Print Friendly and PDF

Un tram che si chiama desiderio

Guaiti, sbraiti, litigi e botte per “Un tram che si chiama desiderio” di Antonio Latella, spettacolo che ha concluso il 24 marzo al Piccolo Teatro Grassi una lunga tournee e che ha riscosso pressoché inspiegabili successi e ovazioni tra pubblico e critica (Premio Hystrio e Premio Ubu alla regia, Premio Hystrio all’interpretazione e Premio Le Maschere del Teatro come miglior attrice protagonista a Laura Marinoni, premio Le Maschere del Teatro e Premio Ubu come miglior attrice non protagonista a Elisabetta Valgoi). Il quarantacinquenne Antonio Latella, giovane promessa (siamo in Italia) della regia teatrale, si forma allo Stabile di Torino e presso La Bottega Teatrale di Firenze, diretta da Vittorio Gassman, e ha già collezionato ruoli come attore in svariati spettacoli e firmato diverse regie.

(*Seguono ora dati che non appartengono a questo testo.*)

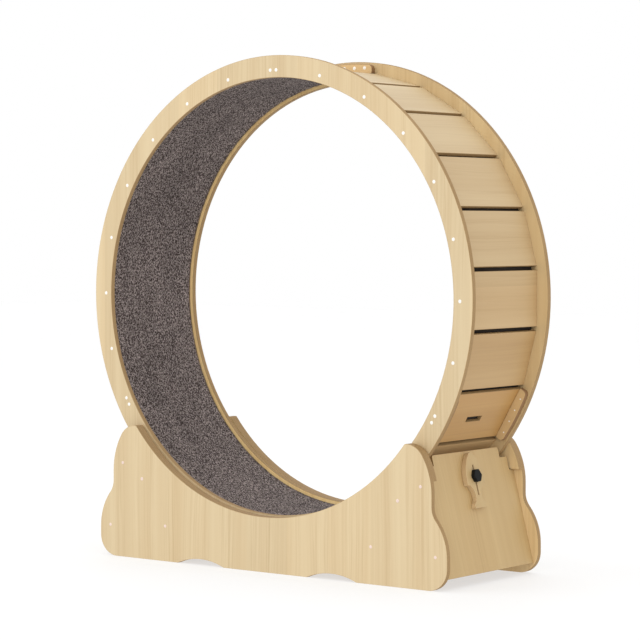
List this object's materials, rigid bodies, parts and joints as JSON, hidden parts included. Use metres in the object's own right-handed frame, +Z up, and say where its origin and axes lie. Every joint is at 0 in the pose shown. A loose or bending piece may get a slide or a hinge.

Con questo spettacolo Latella vorrebbe stravolgere il capolavoro di Williams per cercare l’ interpretazione che porterebbe a rileggere e rivedere il testo in maniera completamente nuova (confermando l’ipotesi secondo la quale oggi spesso un regista si sente soddisfatto anzitutto se il risultato del suo lavoro appare, appunto, “nuovo”). La grande novità di Latella sta nel concentrarsi soprattutto su Blanche, Laura Marinoni, la sorella maggiore di Stella, Elisabetta Valgoi, e quindi rappresentare tutto lo spettacolo come se fosse filtrato dalla sua mente. Blanche, alta, bella, cresciuta nella ricchezza e negli agi, è ora una donna segnata da un trauma che l’ha fatta scivolare nel baratro dell’alcolismo e della ninfomania. Il suo orgoglio, già ridotto ai minimi termini, diventa pazzia nel momento in cui si rende conto di essere capitata in una situazione ancora più precaria e confusa della sua stessa vita: la sorella è sposata con Stanley,Vinicio Marchioni, giovane, burbero e violento polacco, da cui aspetta un figlio. Nella difficile gestione famigliare tra Stella e Stanley, però, fatta di urla, litigi, casa frequentata da amici ubriachi e continua reciproca mancanza di rispetto fra tutte le parti, i due coniugi si ritrovano e hanno un loro particolare equilibrio, da cui Blanche è completamente esclusa. Ed è questo che interessa a Latella, che costruisce un dramma in cui la violenza e le grida della vita di tutti i giorni si Stella e Stanley diventano proiezioni e echi della mente di Blanche, che quasi non si muove in una scena invece piena di oggetti e arredamenti che gli altri attori utilizzano e spostano: Blanche è sola, osserva e cerca di reagire ai suoi dolori e a trovare delle ragioni di vita in uno spazio che però è necessariamente ripiegato solo e unicamente s se stesso. Blanche cerca aiuto in luogo che si rivela però troppo autoreferenziale e chiuso per poterla soccorrere. Guaiti, sbraiti, litigi e botte tra persone che non hanno spazio per lei, e da cui lei non può ricevere che disinteresse. In un lavoro che alla fine risulta banale e auto compiaciuto: la distanza tra Blanche e il resto della chiassosa combriccola dovrebbe essere il motivo per cui la lettura registica di Latella risolve lo spettacolo e lo rende in modo originale e interessante.

SCHEDA TECNICA:

“Un tram che si chiamava desiderio”

Piccolo Teatro Grassi, Milano

5-24 marzo

Regia di Antonio Latella

Orari: martedì-sabato, ore 19.30. Mercoledì, giovedì,venerdì ore 20.30. Domenica ore 16. Lunedì riposo.

Durata: tre ore con intervallo.

Prezzi: platea 33 euro, balconata 26.